This is the must-Tivo event of the summer: On Thursday, Steven Levitt, co-author of Freakonomics, will appear on The 700 Club.
In one of the early chapters of Freakonomics, the most interesting read of the year, Levitt and co-author Stephen Dubner of the NY Times attempt to prove that the plummet in violent crime in the US during the 1990s had nothing to do with community-oriented policing, longer prison sentences, the stabilization of the "crack wars," or Giulianism. Rather, the reason that fewer violent crimes were commited was because Roe v. Wade had made abortion more available and culturally acceptable. Fewer unwanted babies = fewer unloved teenage boys = less crime.
How do you think Pat Robertson will address this theory? Tivo will tell us.
Update: Tivo told us, and here's the tale of the tape. Robertson dumped scads of praise upon Freakonomics, although he seemed genuinely bothered by the "crazy" title, the strange bizarre weirdness upon which he remarked several times. He basically reviewed some of the chapters and major findings with Levitt, who unfortunately appeared via remote feed from Chicago.
It wasn't until the end that Robertson got to the abortion rights = less crime chapter, and he basically took it at face value, calling it "controversial," but not really casting any aspersion upon Levitt's theory. While Levitt is careful in the book not to advocate a position on abortion rights, on The 700 Club he seemed to hedge even more than he did compared to his other television appearances I've seen, so Robertson had little to get upset about.
Anyway, the most fascinating moment was the supreme cognitive dissonance Robertson displayed after Levitt's interview, when he commented on a Kansas public opinion poll that showed that a slim majority (55%) want "alternatives to evolution" (you know, stuff that isn't science) taught in public school science classes. Robertson went into his usual bashing of all the "holes" in the theory of evolution and how "these people" accept evolution as a "religion." (No, Pat, they accept it as science.) It was an extra-special mindfuck after he heaped so much praise on Freakonomics as a "tremendous read," a book that essentially uses data and research to reach conclusions about how reality works.

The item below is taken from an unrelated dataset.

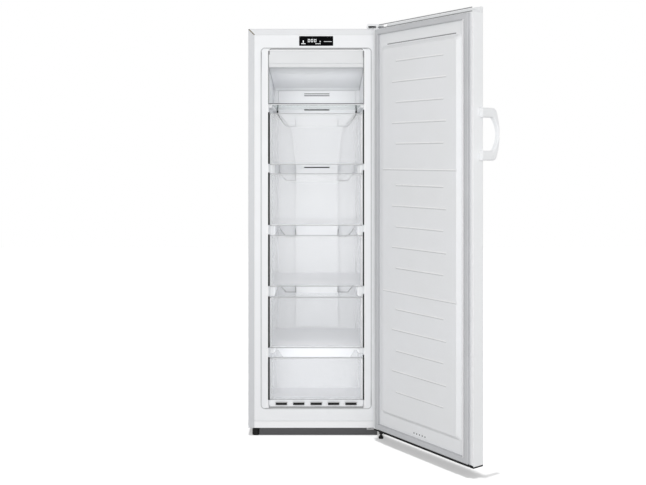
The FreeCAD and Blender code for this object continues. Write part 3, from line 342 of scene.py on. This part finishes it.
COATS = {
    painted_steel: "outer_shell", door_steel_painted_light: "door_skin", rail_steel_painted_light: "bottom_rail",
    liner_plastic: "inner_liner evaporator_cover air_duct floor_grille",
    trim_plastic: "door_top_cap hinge_cover handle_plugs", fascia_plastic: "top_fascia",
    shelf_edging: "shelf_trim", door_plastic: "door_liner", handle_plastic: "handle",
    foam: "cabinet_foam door_foam",
    galvanised_steel: "back_panel base_frame compressor_carrier rear_roller_brackets",
    screw_metal: "hinge_screws handle_screws", plinth_plastic: "base_plinth",
    black_and_gap_shade: "door_bottom_cap left_foot right_foot",
    black_plastic: "display_housing left_roller right_roller fan_rotor fan_shroud evaporating_tray "
                   "power_inlet compressor_relay",
    bearing_plastic: "hinge_bushes", black_enamel: "compressor lower_hinge_bracket",
    hinge_metal: "upper_hinge_bracket", copper_tube: "refrigerant_tubes side_condenser",
    coil_fins: "evaporator_coil drip_trough", heater_metal: "defrost_heater fan_motor",
    black_rubber: "compressor_mounts", seal_finish: "door_gasket", display_finish: "display_glass",
    shelf_clear: "glass_shelf", board_lacquer: "control_board",
    drawer_plastic: " ".join(f"drawer_{n}_{part}" for n in range(1, 6) for part in ("tub", "front")),
}
for coat, names in COATS.items():
    for name in names.split():
        mesh = nodes[name].data
        mesh.materials.clear()
        mesh.materials.append(coat)
        mesh.polygons.foreach_set("material_index", np.zeros(len(mesh.polygons), np.int32))


# ---------------------------------------------------------------- making a piece
def grid_faces(rows, columns, close_rows, close_columns):
    """Corner numbers of the quads of a rows by columns grid, which may close on itself either way."""
    row = np.arange(rows if close_rows else rows - 1)[:, None]
    above, below = row * columns, (row + 1) % rows * columns
    column = np.arange(columns if close_columns else columns - 1)[None, :]
    beside = (column + 1) % columns
    return np.stack([above + column, above + beside, below + beside, below + column], -1).reshape(-1, 4)


def opened(points):
    """Points of the shut door in its open pose: x and y are measured from the hinge line, turned by the
    opening angle with its cosine and sine, and measured from the cabinet again."""
    c, s = math.cos(OPEN_ANGLE), math.sin(OPEN_ANGLE)
    flat = (points[..., :2] - HINGE) @ np.array([[c, s], [-s, c]]) + HINGE
    return np.concatenate([flat, points[..., 2:]], -1)


def outward(points, faces):
    """The faces turned so that the volume they enclose, summed over their triangles, isn't negative."""
    a, b, c, d = (points[faces[:, k]] for k in range(4))
    volume = (np.cross(b - a, c - a) * a).sum() + (np.cross(c - a, d - a) * a).sum()
    return faces[:, ::-1] if volume < 0 else faces


def piece(name, points, faces, coat, body, smooth=True):
    """A new closed piece from points in millimetres, with its doubles merged."""
    double, flat_edge = 2e-6, 1e-6
    points = points.reshape(-1, 3) - ORIGIN
    mesh = bpy.data.meshes.new(name)
    mesh.from_pydata((points * MM).tolist(), [], outward(points, faces).tolist())
    work = bmesh.new()
    work.from_mesh(mesh)
    bmesh.ops.remove_doubles(work, verts=work.verts, dist=double)
    bmesh.ops.dissolve_degenerate(work, edges=work.edges, dist=flat_edge)
    work.to_mesh(mesh)
    work.free()
    mesh.polygons.foreach_set("use_smooth", np.full(len(mesh.polygons), smooth))
    mesh.materials.append(coat)
    shape = bpy.data.objects.new(name, mesh)
    bpy.context.scene.collection.objects.link(shape)
    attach(shape, body)
    return shape


def ring_piece(name, points, coat, body):
    """A piece from one grid of points that closes on itself both ways."""
    return piece(name, points, grid_faces(*points.shape[:2], True, True), coat, body)


def drawn_piece(name, grids, coat, body, smooth=True):
    """One piece from grids of the same size, each closed round its columns and drawn in to a point at its
    first and its last row."""
    rows, columns = grids[0].shape[:2]
    faces = grid_faces(rows, columns, False, True)
    points = np.concatenate([grid.reshape(-1, 3) for grid in grids])
    all_faces = np.concatenate([faces + n * rows * columns for n in range(len(grids))])
    return piece(name, points, all_faces, coat, body, smooth)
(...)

No word from Pat on whether that meteor is ever going to hit Orlando.
I loved Freakonomics. It's one of the smartest, most interesting books I've read in a long time. The authors have a blog that they update regularly with new info and transcripts from television appearances, so if you happen to miss the broadcast, check out the blog for the recap.
I wonder if it will be as good as his visit to the O'Reilly Factor?
Posted by: dalton | June 27, 2005 at 06:49 PM
Dalton, I can't wait to get home and fire up the Tivo tonight. Gotta remember to give the programs some thumbs-down so it doesn't fill the recording schedule 700 Club-style programming.